As an alternative to a bank loan, is in-house financing the right option for you when buying your dream home? It depends…
What is in-house financing?
A: In-house financing is taking out a loan directly from the property developer to acquire a condominium, a townhouse, or a house and lot. Compared to a bank loan, in-house financing is less stringent on the requirements and the approval process.
Who can possibly avail of in-house financing?

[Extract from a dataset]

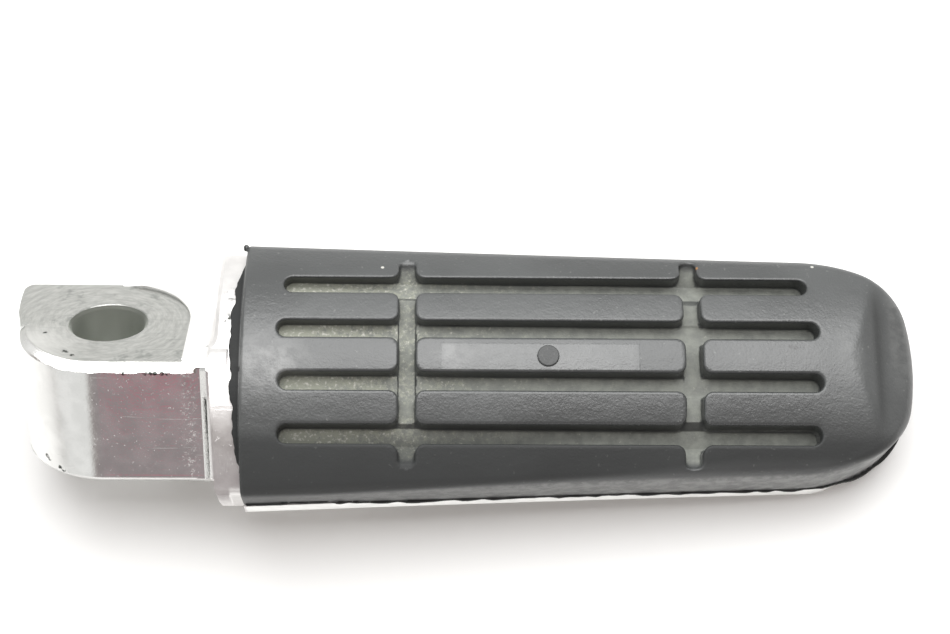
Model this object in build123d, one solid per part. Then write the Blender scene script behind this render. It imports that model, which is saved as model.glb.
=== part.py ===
from build123d import *
import math
import os

# Motorcycle passenger footpeg, sizes in millimetres.
# The origin is the middle of the pivot bore, +X runs out to the free end of the
# tread and +Z is square to the middle of the tread.

# Tongue, which turns about the pivot bore
tongue_radius = 12.2
tongue_thickness = 18.8
tongue_roll = 45.0
tongue_chamfer = 0.9
pivot_bore = 10.2
bore_chamfer = 0.5
machined_step = 0.35
spotface_radius = 11.4
neck_fillet = 1.4

# Flange between the tongue and the tread
flange_x = 15.5
flange_thickness = 3.7
flange_half_width = 17.4
flange_drop = 2.0
flange_corner = 2.5
flange_edge = 0.5
lobe_margin = 1.7
lobe_foot_width = 5.1
lobe_corner = 3.0

# Tread, seen from above and from its end
tread_tip_x = 112.3
tread_root_half_width = 18.3
tread_mid_half_width = 16.65
tread_tip_half_width = 15.3
tread_end_radius = 30.0
tread_corner = 9.0
crest_z = 14.65
crown_radius = 26.6
crest_flat = 0.02
tread_bottom_z = 1.0
fold_radius = 1.2

# Nose, where the tread falls away to the free end
nose_start_x = 101.2
nose_slope = 38.0
nose_slope_run = 1.2
nose_toe_slope = 24.6
nose_crest_radius = 6.5
nose_valley_radius = 4.0
nose_room = 5.0

# Grooves in the tread
long_groove_pitch = (3.68, 10.57)
long_groove_width = 2.46
long_groove_start_x = 24.3
long_groove_end_x = 98.5
long_groove_depth = 3.0
long_groove_fall = 1.0
cross_groove_x = (41.8, 81.0)
cross_groove_width = 2.3
cross_groove_reach = 15.0
cross_groove_depth = 3.4
cross_floor_radius = 92.0
block_corner = 1.3

# Small moulded forms on the tread
dot_x = 61.0
dot_diameter = 3.0
dot_height = 0.3
panel_length = 27.0
panel_width = 4.2
panel_height = 0.1
lip_start_x = 18.0
lip_thickness = 0.6
lip_half_width = 13.5

# Cast tray under the tread
tray_bottom_z = -3.4
tray_tip_x = 107.6
tray_corner = 8.0
tray_edge = 0.8
tray_wall = 3.0
pocket_end_corner = 7.0
deck_under_z = 0.6
core_inset = 5.0
core_top_z = 4.5
core_clearance = 0.1
core_end_corner = 6.0
core_edge = 0.8
spine_width = 5.0
cross_rib_width = 2.6
cross_rib_x = (59.0, 75.0)
pocket_corner = 1.2
boss_diameter = 15.0
keel_end_x = 36.0
keel_hollow = 1.8
keel_foot = 0.8

# Fastening of the tread from below
screw_x = (44.0, 90.0)
screw_diameter = 5.0
screw_length = 10.0
screw_head_diameter = 9.0
screw_head_height = 3.3
screw_head_edge = 1.3
screw_recess_depth = 1.9
screw_recess_width = 1.1
screw_recess_span = 4.6
hole_clearance = 0.5
screw_room = 0.2
seat_z = 2.3
counterbore_diameter = 12.0
flat_washer_diameter = 10.0
flat_washer_thickness = 1.0
spring_washer_diameter = 8.8
spring_washer_thickness = 1.3
spring_washer_gap = 1.0
spring_washer_turn = 20.0
plate_thickness = 2.0
plate_inset = 1.0
nut_across_flats = 8.0
nut_height = 3.2
tip_room = 0.3

# How far a cut runs past what it cuts, and how near two places count as one
cut_room = 1.0
near_by = 0.1

# Values worked out from the sizes above
tread_root_x = flange_x + flange_thickness
crown_axis_z = crest_z - crown_radius
flange_radius = crown_radius - flange_drop
plate_bottom_z = core_top_z
plate_top_z = plate_bottom_z + plate_thickness
nut_top_z = plate_top_z + nut_height
flat_washer_z = seat_z - flat_washer_thickness
spring_washer_z = flat_washer_z - spring_washer_thickness
screw_tip_z = spring_washer_z + screw_length
half_thickness = tongue_thickness / 2
lobe_near_y = -half_thickness * math.sqrt(2) - lobe_margin
lobe_far_y = tongue_radius * math.sqrt(2) + lobe_margin
lobe_depth = (lobe_far_y - lobe_near_y - lobe_foot_width) / 2


def tongue_frame():
    """The frame whose Z runs along the pivot bore."""
    return Rot(-tongue_roll, 0, 0)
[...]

Buyers who should consider in-house financing are the following:
Buyers who cannot provide documents required by a bank, such as proof of income
Buyers who will be financially assisted by a foreign spouse, parents, or relatives
– Buyers with an unsatisfactory credit card payment history, or those who have an unpaid loan from a financial institution
What are the other advantages?
– Aside from the fact that in-house financing is a bit easier to apply for, their interest rates are fixed and are not subject to volatile political or economic conditions. This is because the developer is shouldering the risk of the possibility that the buyer will not be able to complete the payments in full.
Also, with in-house financing, there is no third party and you are transacting directly with the developer.

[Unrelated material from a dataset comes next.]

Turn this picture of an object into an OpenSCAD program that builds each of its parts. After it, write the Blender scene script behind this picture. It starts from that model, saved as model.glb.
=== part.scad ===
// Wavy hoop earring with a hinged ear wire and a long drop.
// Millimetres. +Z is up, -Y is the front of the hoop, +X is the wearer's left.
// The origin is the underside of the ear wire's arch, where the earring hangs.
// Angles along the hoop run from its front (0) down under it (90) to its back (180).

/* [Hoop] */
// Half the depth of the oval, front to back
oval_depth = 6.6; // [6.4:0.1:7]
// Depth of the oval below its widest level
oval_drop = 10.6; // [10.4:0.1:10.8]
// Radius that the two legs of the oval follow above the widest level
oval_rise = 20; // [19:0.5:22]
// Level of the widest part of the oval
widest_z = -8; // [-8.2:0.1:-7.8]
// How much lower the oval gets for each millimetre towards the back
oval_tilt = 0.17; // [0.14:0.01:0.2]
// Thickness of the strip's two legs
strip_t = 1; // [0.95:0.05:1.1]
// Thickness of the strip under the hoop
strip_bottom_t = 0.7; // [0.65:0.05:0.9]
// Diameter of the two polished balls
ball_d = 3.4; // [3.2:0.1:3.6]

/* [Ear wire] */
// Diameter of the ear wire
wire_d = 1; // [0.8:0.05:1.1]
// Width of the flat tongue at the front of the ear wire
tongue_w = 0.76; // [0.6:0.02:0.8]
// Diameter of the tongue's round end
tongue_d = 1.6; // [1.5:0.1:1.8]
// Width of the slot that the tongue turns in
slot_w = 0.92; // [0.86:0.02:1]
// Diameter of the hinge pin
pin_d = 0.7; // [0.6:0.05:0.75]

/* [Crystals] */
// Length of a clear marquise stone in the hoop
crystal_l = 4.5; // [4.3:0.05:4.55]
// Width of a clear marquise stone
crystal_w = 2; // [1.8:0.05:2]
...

Are there any disadvantages?
– The interest rates of in-house financing tend to be higher; they can be within the range of 14 to 21 percent. Also, while a bank loan payments can be extended up to 20 years, in-house financing requires a shorter time frame.
What are the minimum qualifications for potential in-house financing applicants?
– Buyer must be at least 21 years old.
– Buyer must not be more than 65 years old upon loan maturity.